Two questions on the content front. D'Amaro is focused on original IP and "taking creative risk" to try out new IP. He cited Hoppers as an example of this, recently.

D'Amaro is excited about the capital investments made in the last quarter, like the World of Frozen attraction at Disneyland Paris and he has teased some more projects, saying there are more things in the works worldwide at parks than at another time in the company's history.

On the Disney Experiences. Disney is positive on the future of attendance in parks both domestically and internationally, though there are "head winds." Domestic attendance was down, but revenue was up. They are also looking grow their cruise ship fleet up to 13 ships by 2031. That's up from the current eight.

Disney World bookings are up domestically, but they are "mindful" of fuel prices and how that could effect bookings both at parks and on cruise ships this summer.

Now they are answering a question about Disney's partnership with Epic Games, the makers of Fortnight, and how that will fit in. D'Amaro sees the partnership as "feeding" the company with younger fans especially.
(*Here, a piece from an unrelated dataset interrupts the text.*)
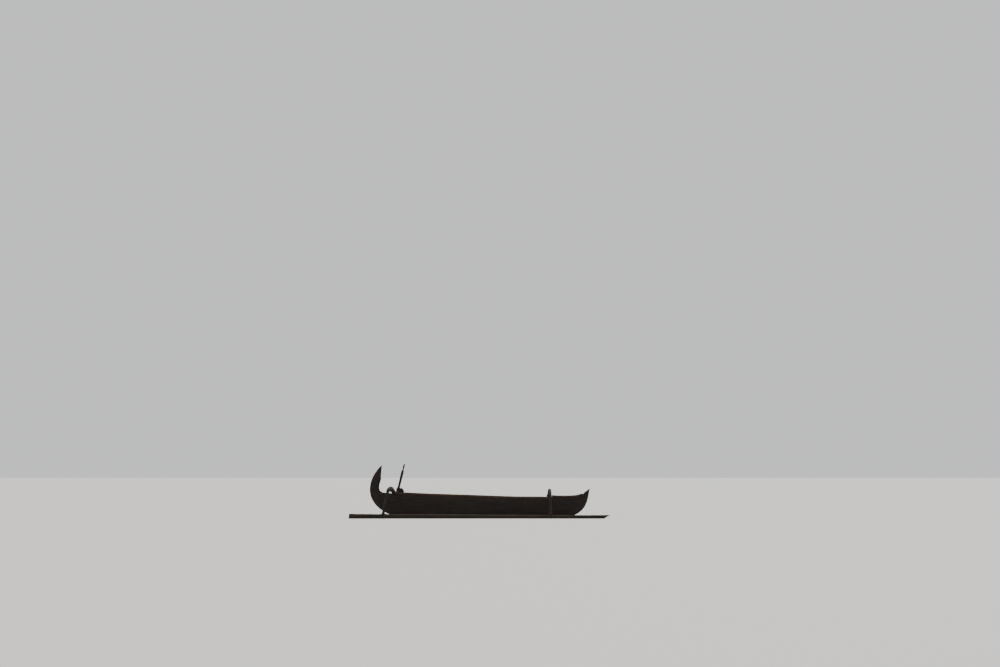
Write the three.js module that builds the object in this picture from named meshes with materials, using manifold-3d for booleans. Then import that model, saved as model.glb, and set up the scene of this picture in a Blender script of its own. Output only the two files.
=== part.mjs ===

D'Amaro is now talking about streaming services and how they want to broaden the way viewers can discover new shows and movies. That's not really a surprise. As for third-party distribution, they will be selective but will continue when the fit is right.

The call is really focused on three things: creative IP, connecting fans through all the divisions, and building out robust technology. Those have been mentioned multiple times.

Past calls with Iger have usually talked about each division separately, but this new era under D'Amaro is focused more on the company as a whole and how the division will interact with each other.

Swinburne is laying out the long-term vision, that includes leaning into existing IP, but encouragingly, he has mentioned new IP they would like to develop.

D'Amaro mentions Paradise and Love Story as great successes at Hulu and is talking about the movies now, mentioning the four big movies the company has in 2026, in addition to two movies that have already been hits, Pixar's Hoppers and last weekend's The Devil Wears Prada 2.

Josh D'Amaro has begun speaking, first thanking Bob Iger for his work as CEO. His opening statement is pretty boilerplate, talking about how Disney is unique in how to reach fans and he's moved on to the numbers for last quarter.

He's talking about how he is pleased with the revenue subscription growth both through new subscribers and advertising.

Dan Swinbrune, Executive VP of Investor Relations, is kicking off the call, explaining how the report will be different.

It's been a good year for the House of Mouse, according to the top line of the earnings report. Revenues were up 7% for Q2 to $25.2 billion, up from $23.6 billion in Q2 of 2025. That was helped along by the huge success of Avatar: Fire and Ash and Zootopia 2, both of which brought in more than a billion dollars each.

I expect Josh D'Amaro will talk about the company's two streaming platforms, Disney+ and Hulu. He laid out their success in his letter to investors on Disney's Q2 earnings report. He'll also likely get into the upcoming movies the company has on the schedule, especially The Mandalorian and Grogu, Toy Story 5, and the Moana live action movie starring Dwayne Johnson which hits theaters in July.

On the parks side, Disney has had a good year so far, but there is no doubt macroeconomic pressures could affect attendance this summer, something he'll no doubt mention as well.